The Lord’s Supper (Also referred to as Holy Communion)
Please refer to our monthly calendar for when we celebrate the Lord’s Supper during worship. Calendar
Want to know more about the Lutheran perspective of the Lord’s Supper? See this video
“…For whenever you eat this bread and drink this cup, you proclaim the Lord's death until he comes.” 1 Corinthians 11:26
Why do we celebrate it? Unlike baptism which is a one time event, Jesus Himself has told us that the regular ongoing celebration of this meal is to be a part of our life together as a community of faith. In the famous moment known as the “Last Supper” Jesus broke bread with his closest followers and said, “This is my body given for you,” and then he took the wine and said, “This cup is my blood of the covenant, which is poured out for many for the forgiveness of sins. Do this in remembrance of me.” (Matthew 26:26-28, Luke 22:19-20)
What happens in the Lord’s Supper? We take Jesus at His word when he says that we should receive the bread and wine given in this meal as His very own body and blood. (Matthew 26:26-28; Luke 22:19-20) Since we hold to a high view of Scripture, we do not attempt to peer around or beyond these words and see them as purely symbolic or sentimental. Rather by faith we believe that in this meal we receive both bread and wine and the body and blood of Jesus. Why? Because Jesus said so.
Likewise, the Apostle Paul in the New Testament tells us that there are some extraordinary things happening in this Supper. He warns the church in Corinth that to take this meal lightly or to do so in an unworthy manner is a sin against the “very body and blood of the Lord.” Paul goes on to say that anyone who takes part in this meal without recognizing the body of the Lord that is present there, does so to his/her judgement. If this meal were purely symbolic then why worry about the spiritual harm? Indeed, Paul is saying that in this meal – through the promise of Jesus Himself – the body and blood of the Lord are present, and carry spiritual power. (1 Corinthians 11:27-29)
Therefore, we – as well as the vast majority of Christians throughout history – believe that Jesus’ body and blood are really present in and with the bread and the wine. We also hold that in this meal God grants the faith which receives the forgiveness of sins and the promise of eternal life. Why? Once again we go back to the words of Jesus Himself, “…this is my blood of the covenant, which is poured out for many for the forgiveness of sins…” (Matthew 26:28)
G.E. Veith puts it like this, “In the sacrament, Christ gives Himself to me. All of His promises and everything that He did for my redemption and forgiveness on the cross, are made so tangible I can taste them. I am touching, in fact, the risen Christ as the first disciples did. And God’s Word, ringing in my ears as I take this nourishment, tells me that His body and blood are for me.” (The Spirituality of the Cross by G.E. Veith, p.52)
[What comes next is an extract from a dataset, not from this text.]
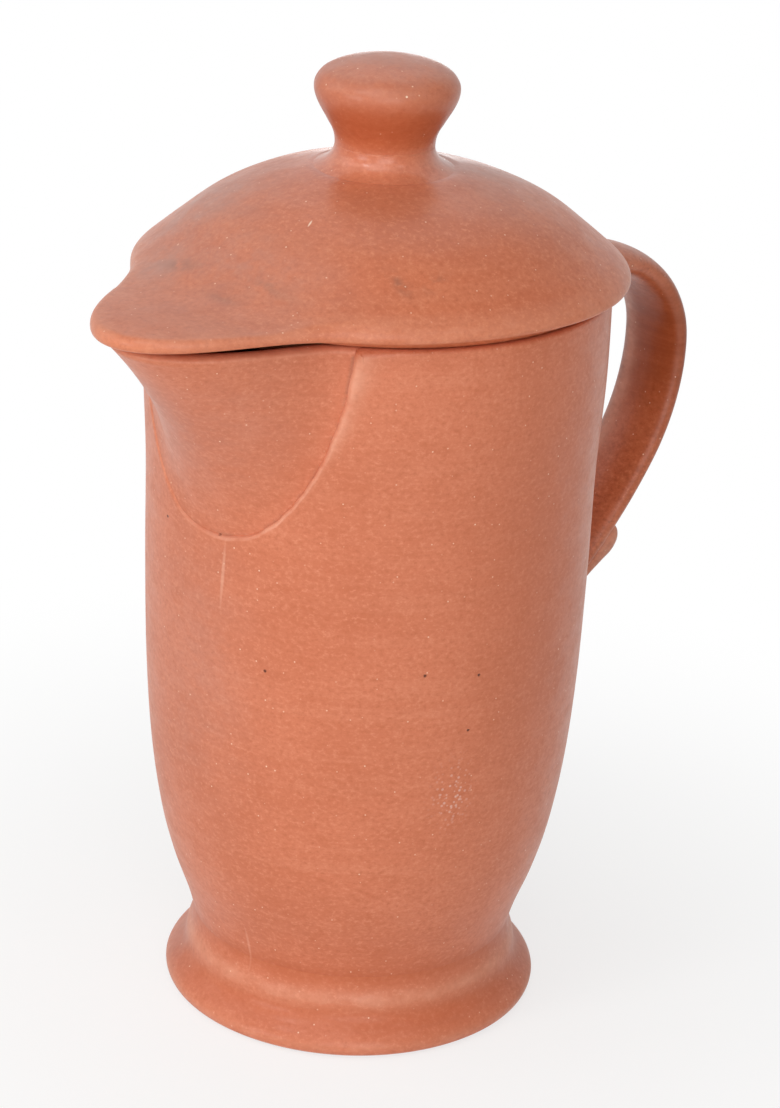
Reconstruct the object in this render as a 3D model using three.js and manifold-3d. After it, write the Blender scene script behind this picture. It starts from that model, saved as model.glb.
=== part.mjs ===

Who can take the Lord’s Supper? While some who support a symbolic view of the Lord’s Supper allow any and all to take part in this meal, the church family at Immanuel Lutheran sees things differently. The Apostle Paul is clear in his teaching that both the ability to “examine” oneself inwardly as well as an ability to “recognize” what is occurring in the meal are both essential in celebrating it in a worthy manner. (1 Corinthians 11:27-30)
Question! How do we exam ourselves? Whose standards do we use for our examination? What does God’s Word say about our ability, willingness, and track record on loving God and loving our neighbour? The Ten Commandments speak to our life and relationships.
Those receiving the Lord’s Supper should be able to answer “Yes” to the following questions:
Do you believe that you are a sinner in need of forgiveness of sin and do you intend to turn from your sin to start a new life?
Do you believe that Jesus’ body and blood are really present in this meal to grant you forgiveness and assure you of your salvation?
The Lord’s Supper – Bottom Line As we come around to the altar, we are all on equal footing with our loving God. We all come needing forgiveness and we all walk away forgiven in this meal.